中国央行一直在通过上调利率来缓解物价压力,这也是给人民币带来支撑的可能因素之一。每次美国联邦储备委员会(FED)下调利率或中国央行上调利率,以人民币计价的存款和其他投资就会显得更有吸引力,北京方面可能也逐步接受了这一现实。

中国汇率政策的机制仍然模糊不清。上海的外汇交易员表示近期人民币汇率走强掩盖了中国央行是如何活跃地管理汇率的。

虽然中国央行每天公布的作为外汇交易基准的人民币兑美元中间价一路上涨,但政府还是制定了高度技术性的规定,人为地扩大了市场对美元的需求,比如要求银行更多地用美元缴纳存款准备金等。

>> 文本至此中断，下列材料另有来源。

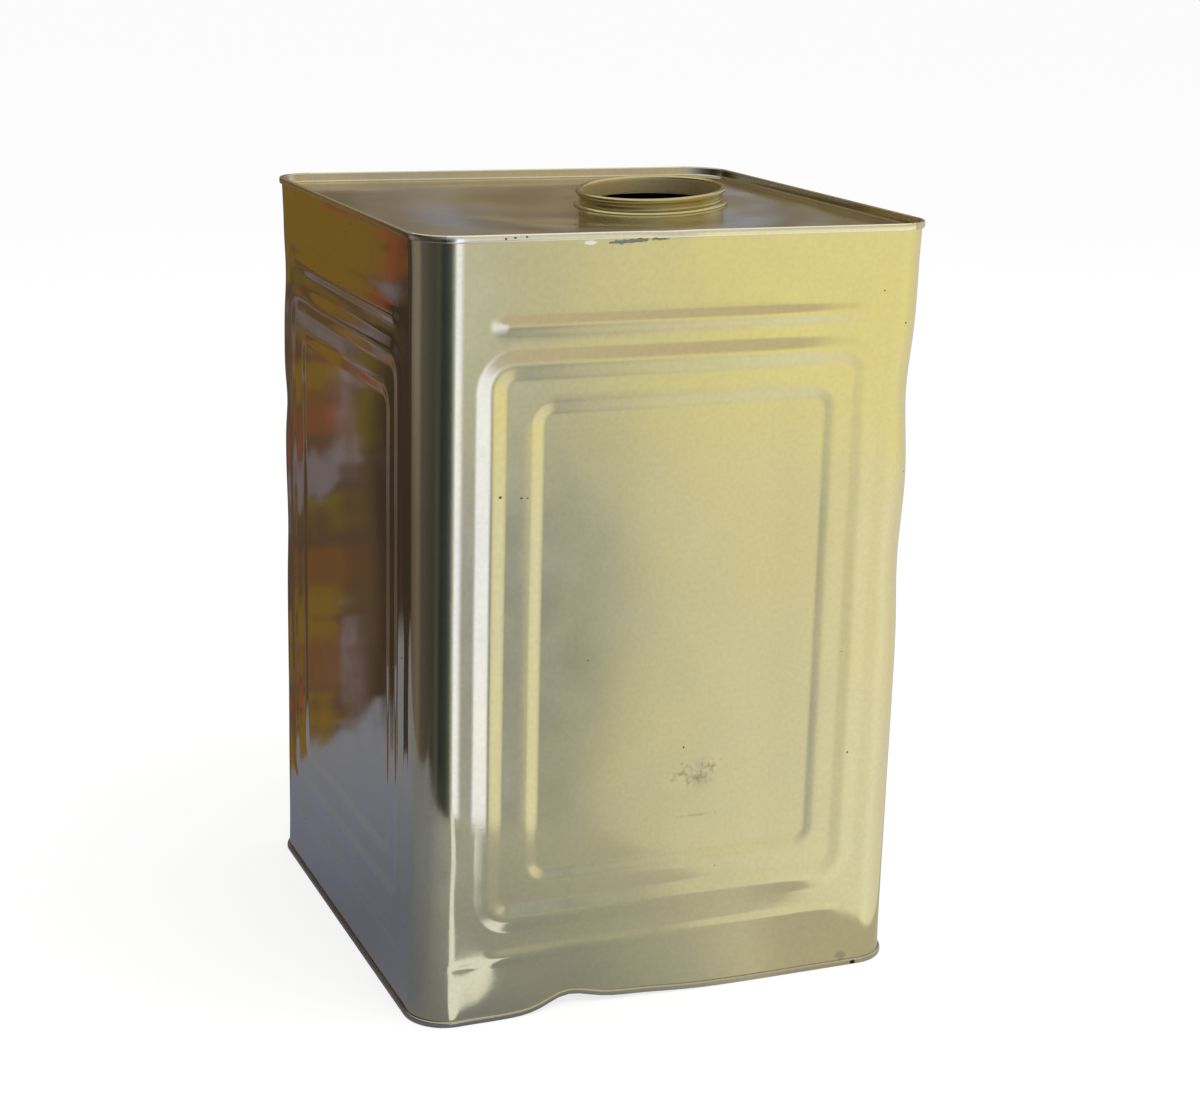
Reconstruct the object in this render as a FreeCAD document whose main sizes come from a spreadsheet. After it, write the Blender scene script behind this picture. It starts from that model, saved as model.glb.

生产厂家表示人民币升值对其伤害尤其严重,因为同时中国政府还制定了更加严格的劳动、环境和安全法律,所有这些都会造成成本上升。杭州一家竹制品生产商表示,出口退税从原来的13%降到7%,公司的利润因而削减了一半,减少到人民币150万元左右,所以公司不得不挖掘内销机会,并生产高附加值的产品,而不再仅依靠亚洲地区的出口基地。

浙江贝克曼集团(Zhejiang Beckman Group)是H&M和Benetton(贝纳通)等品牌毛衣和夹克的贴牌生产商,该公司表示汇率前景不明促使公司决定签署短期合同。